The strategic significance of Serbia’s 2026 renewable expansion therefore extends beyond its immediate contribution to generation capacity. It illustrates a transition model that is increasingly relevant across South-East Europe: one defined by incremental, grid-aligned growth, rather than rapid, large-scale deployment.
This model reflects a broader reality. The energy transition is no longer constrained by the availability of technology or capital. It is constrained by the ability of physical systems to integrate new capacity efficiently. In regions where grid development lags behind generation ambition, the pace of transition will be determined not by targets, but by infrastructure.
In this context, Serbia’s approach may prove instructive. By aligning renewable expansion with existing grid capacity, the country reduces execution risk, maintains system stability, and preserves optionality for future growth. As grid infrastructure evolves and new technologies are deployed, this foundation can support further scaling.

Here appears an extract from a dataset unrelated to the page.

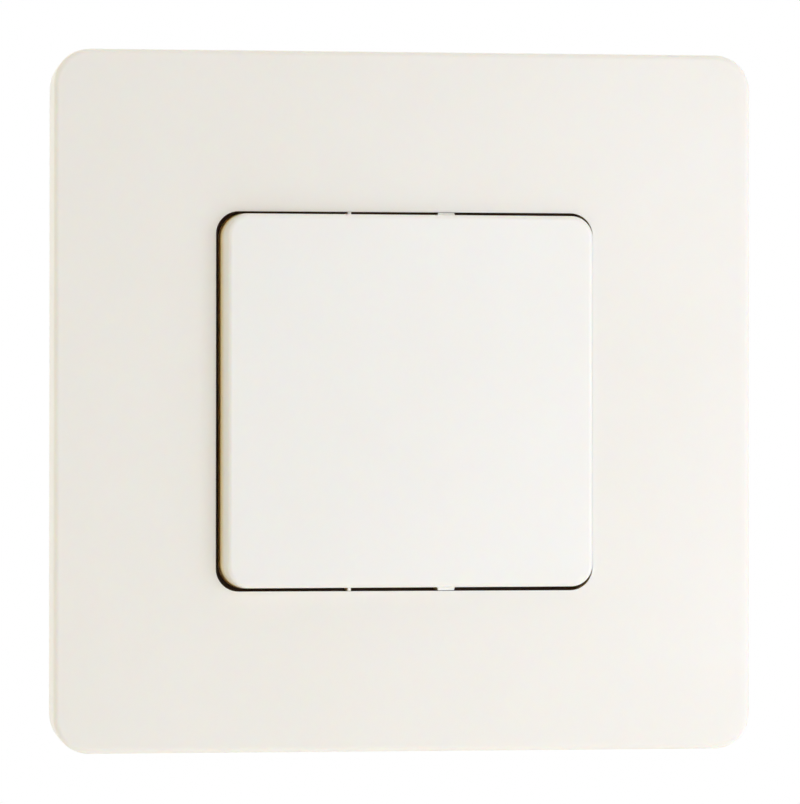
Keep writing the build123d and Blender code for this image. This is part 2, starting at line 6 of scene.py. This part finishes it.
# Looks of the two-way light switch: ivory cover frame and rocker, zinc-plated support frame, dark brown
# housing, and the metal pieces of its changeover mechanism. Metres, in the frame of the CAD model: X is
# right, Z is up, and the wall is the plane y = 0 with the room on its -Y side.

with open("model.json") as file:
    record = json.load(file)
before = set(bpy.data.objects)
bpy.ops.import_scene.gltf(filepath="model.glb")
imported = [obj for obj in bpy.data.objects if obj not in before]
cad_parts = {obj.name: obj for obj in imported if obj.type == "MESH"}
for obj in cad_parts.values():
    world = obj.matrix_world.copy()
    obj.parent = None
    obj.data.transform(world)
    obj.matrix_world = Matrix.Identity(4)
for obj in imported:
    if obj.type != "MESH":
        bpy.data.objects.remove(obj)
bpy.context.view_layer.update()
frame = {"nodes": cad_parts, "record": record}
nodes_of_switch = frame["nodes"]

mm = 0.001

# Camera, worked out from the plate's outline in the photograph, which is 804 pixels high
photo_height = 804
focal_pixels = 3687
film_size = 36
camera_distance = 440 * mm
camera_turn = radians(5.89)
camera_rise = radians(-0.172)
camera_roll = radians(0.0465)
near_limit = 10 * mm
aim = Vector((-0.629, -9, -0.055)) * mm

# Soft boxes: a large one at the right of the camera, and a faint one under the rocker
side_box_place = Vector((240, -370, 0)) * mm
side_box_aim = Vector((0, 0, 0))
side_box_size = 300 * mm
side_box_power = 0.73
side_box_tone = (0.965, 1.01, 1.22)
low_box_place = Vector((0, -40, -145)) * mm
low_box_aim = Vector((0, 0, -40)) * mm
low_box_size = 200 * mm
low_box_power = 0.017
low_box_tone = (1.0, 1.0, 1.0)

# Light of the room by direction: its strength in front, at the sides and behind the wall, what the left
# and the upper directions have more than their opposites, and its tone at the left and elsewhere
front_light = 0.05
side_light = 1.14
rear_light = 0.94
left_excess = 0.05
rear_left_excess = 0.20
rear_upper_excess = 0.15
room_white = (0.985, 0.995, 0.99)
room_left_warmth = (1.02, 0.985, 0.87)

# Where that light changes, in Y or X of the direction
front_to_side = (-1.05, -0.1)
side_to_rear = (-0.25, 0.15)
left_to_rest = (-0.7, 0.2)

# Floor, and how far from its middle it turns white
floor_height = -160 * mm
floor_half = 1500 * mm
shadow_reach = 300 * mm
paper_tone = (0.86, 0.86, 0.85)
paper_sheen = (0.75, 0.85)

# Plastics: index of refraction, and how far red, green and blue light spread under the surface
plastic_index = 1.53
glow_reach = 0.5 * mm
glow_spread = (1.0, 0.70, 0.45)

# Painted shade in the gap round the rocker: its brown, painted on the ivory where the gap's shade falls,
# the way in which each moulding faces at rest, the depths at which the paint starts and is all brown,
# and how far from the middle the window's wall is and the painted shade ends
gap_shade_tone = (0.92, 0.71, 0.33)
plate_faces = (0, -1, 0)
rocker_turn = radians(2.3)
rocker_faces = (sin(rocker_turn), -cos(rocker_turn), 0)
plate_unshaded_above = 8.9 * mm
plate_brown_below = 8.3 * mm
rocker_unshaded_above = 9.3 * mm
rocker_brown_below = 7.9 * mm
window_wall = 23.1 * mm
painted_shade_end = 23.4 * mm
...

Across South-East Europe, similar strategies are likely to emerge. Countries will need to balance ambition with feasibility, prioritising projects that can be delivered within current constraints while investing in the infrastructure required to enable future expansion. The success of this approach will determine not only regional energy outcomes, but also the extent to which SEE can integrate into the broader European energy and industrial system.
The transition is therefore entering a new phase—one where the key question is no longer how much capacity can be planned, but how much can be connected. In this phase, the role of South-East Europe is both critical and conditional. Its geographic position, resource base, and market integration offer significant potential. Realising that potential, however, will depend on the ability to translate incremental progress into system-wide transformation.
Serbia’s 237 MW expansion is a small step in numerical terms. In structural terms, it reflects a much larger shift: the emergence of a grid-constrained energy transition, where the pace and direction of change are determined not by ambition alone, but by the capacity of networks to carry it forward.